When it’s not punishing you with expertly wound scenes of tactical tension, Sicario is most impressive when it focuses on establishing a sense of environmental realism. In simple words, a great deal of time is spent giving the landscape this story takes place in a sense of malevolence. Combining sweeping aerial photography with Jóhan Jóhannson’s terrifying, oppressive score, Villeneuve impresses a sense of foreboding on cityscapes and desert brush alike. An early shot looking straight down on the Mexican mountains could be an outtake from Ridley Scott’s The Martian, so alien and untrustworthy are the landscape’s sinuous contours.
Taylor Sheridan’s script prioritises journeys over destinations. A lot of Sicario takes place in transit. This gives the film a great sense of momentum, especially in its first hour (which, if we were judging the film on solely, by the way, would earn it a cold, hard 5/5). This reaches a nerve-shredding apex during a mission to extract a cartel informant from the city of Juarez. You will likely never have found a traffic jam so dramatic or uncomfortable. The positions of vehicles in a bottlenecked flow of traffic being the difference between mortal danger and relative safety.
Sicario keeps things tense whenever Mercer is the film’s questioning heart, but the second hour sees her lose her grip on the story as it becomes more and more evident that her role is mere witness. While this allows Del Toro to step up to the plate with some of his most significant work of recent years as Alejandro, it does feel as though the film mutates into a different beast. The second hour is bolstered by a gripping sequence depicted wholly in night vision and heat-seeking thermal imaging. It’s the closest cinema has gotten to capturing the intensity of first-person video gaming, and is another feather in Villeneuve’s cap. But one can’t help getting the sense that for all it’s technical prowess, there’s something significant missing from Sicario by this point.
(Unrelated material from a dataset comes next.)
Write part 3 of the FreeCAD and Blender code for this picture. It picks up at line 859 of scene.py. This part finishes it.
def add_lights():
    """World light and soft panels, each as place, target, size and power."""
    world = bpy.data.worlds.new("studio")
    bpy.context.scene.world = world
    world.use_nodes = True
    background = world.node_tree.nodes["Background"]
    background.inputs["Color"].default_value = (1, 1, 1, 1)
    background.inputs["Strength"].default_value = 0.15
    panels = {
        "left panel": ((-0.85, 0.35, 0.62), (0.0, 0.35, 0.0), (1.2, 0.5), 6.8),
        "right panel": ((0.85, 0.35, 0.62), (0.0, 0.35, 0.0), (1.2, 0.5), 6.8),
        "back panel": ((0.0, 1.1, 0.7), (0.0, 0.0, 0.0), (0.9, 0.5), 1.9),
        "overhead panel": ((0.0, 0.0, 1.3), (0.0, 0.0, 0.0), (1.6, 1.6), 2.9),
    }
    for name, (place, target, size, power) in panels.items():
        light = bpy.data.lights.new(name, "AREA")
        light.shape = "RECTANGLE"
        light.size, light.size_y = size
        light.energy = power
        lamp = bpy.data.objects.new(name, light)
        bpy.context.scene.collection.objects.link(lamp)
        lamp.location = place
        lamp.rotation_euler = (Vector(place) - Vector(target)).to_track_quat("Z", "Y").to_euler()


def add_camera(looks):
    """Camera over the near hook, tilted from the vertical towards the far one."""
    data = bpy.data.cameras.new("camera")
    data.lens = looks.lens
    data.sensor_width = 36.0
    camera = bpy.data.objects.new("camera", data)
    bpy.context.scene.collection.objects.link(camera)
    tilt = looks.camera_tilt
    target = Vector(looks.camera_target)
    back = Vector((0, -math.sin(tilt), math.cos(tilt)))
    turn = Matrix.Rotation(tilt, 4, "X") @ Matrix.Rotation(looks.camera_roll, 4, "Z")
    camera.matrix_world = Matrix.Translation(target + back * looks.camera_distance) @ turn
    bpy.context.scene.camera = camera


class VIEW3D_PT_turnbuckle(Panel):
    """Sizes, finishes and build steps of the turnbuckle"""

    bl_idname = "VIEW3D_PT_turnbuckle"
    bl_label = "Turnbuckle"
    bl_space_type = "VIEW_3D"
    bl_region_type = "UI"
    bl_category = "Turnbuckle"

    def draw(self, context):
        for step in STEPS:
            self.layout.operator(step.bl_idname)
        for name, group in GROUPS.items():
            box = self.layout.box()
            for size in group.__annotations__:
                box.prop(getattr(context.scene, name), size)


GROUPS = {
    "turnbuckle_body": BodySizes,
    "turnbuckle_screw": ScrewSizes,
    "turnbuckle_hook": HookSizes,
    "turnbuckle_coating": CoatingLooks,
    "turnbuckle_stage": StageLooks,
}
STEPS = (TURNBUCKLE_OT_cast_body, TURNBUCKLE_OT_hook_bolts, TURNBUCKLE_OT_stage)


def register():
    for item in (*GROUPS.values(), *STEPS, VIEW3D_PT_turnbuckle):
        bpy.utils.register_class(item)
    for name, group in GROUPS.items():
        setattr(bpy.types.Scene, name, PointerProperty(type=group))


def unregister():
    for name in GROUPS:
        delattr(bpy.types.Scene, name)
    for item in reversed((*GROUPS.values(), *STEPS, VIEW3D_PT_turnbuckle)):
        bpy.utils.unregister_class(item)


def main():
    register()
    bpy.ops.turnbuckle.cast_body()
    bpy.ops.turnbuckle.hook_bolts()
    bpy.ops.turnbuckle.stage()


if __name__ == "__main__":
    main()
For one thing, the field of vision is particularly narrow for a film spotlighting the drug trade in this region. So much so that it barely feels as though it addresses the problem at all, and is in fact far more interested in reminding us that covert ops are moral minefields (duh). Nothing new is brought to the table. Granted, Sicario is near-perfect in other ways. If you want the immediacy of high tension in cinema, this is the best place you’ll get it this year. Technically, it’s flawless. But there’s a nagging sense of loss elsewhere. A series of scenes designed to manipulate our feelings toward a cartel henchman, for instance, simply fail to ignite at their evident crescendo.
The film wears a knotted brow at all times, save for the odd dash of jocular machismo which is usually applied to offset onscreen brutality. So while the subject matter and stony-faced pragmatism strongly recalls Cormac McCarthy’s forays into this arena with No Country For Old Men and The Counsellor, the film that Sicario most commonly rekindles is Kathryn Bigelow’s Zero Dark Thirty. It’s a shame, however, that Emily Blunt’s Mercer recedes in the film as much as she does, becoming, essentially, a victim. Comparing her to Jessica Chastain’s firebrand Maya is redundant. Evidently the war on terror and the war on drugs are being approached from very different perspectives. As far as the war on drugs is concerned, the most optimistic approach appears to be trying to decide how to lose best. Both films end on one of their central characters weeping, but arrive at these moments from different ends of the emotional spectrum.
Sicario is one of the best films you can currently find at your local multiplex, and I encourage readers to go and see it, but keep in mind that the movie’s visceral thrills are fleeting and built upon uneasily shifting sand.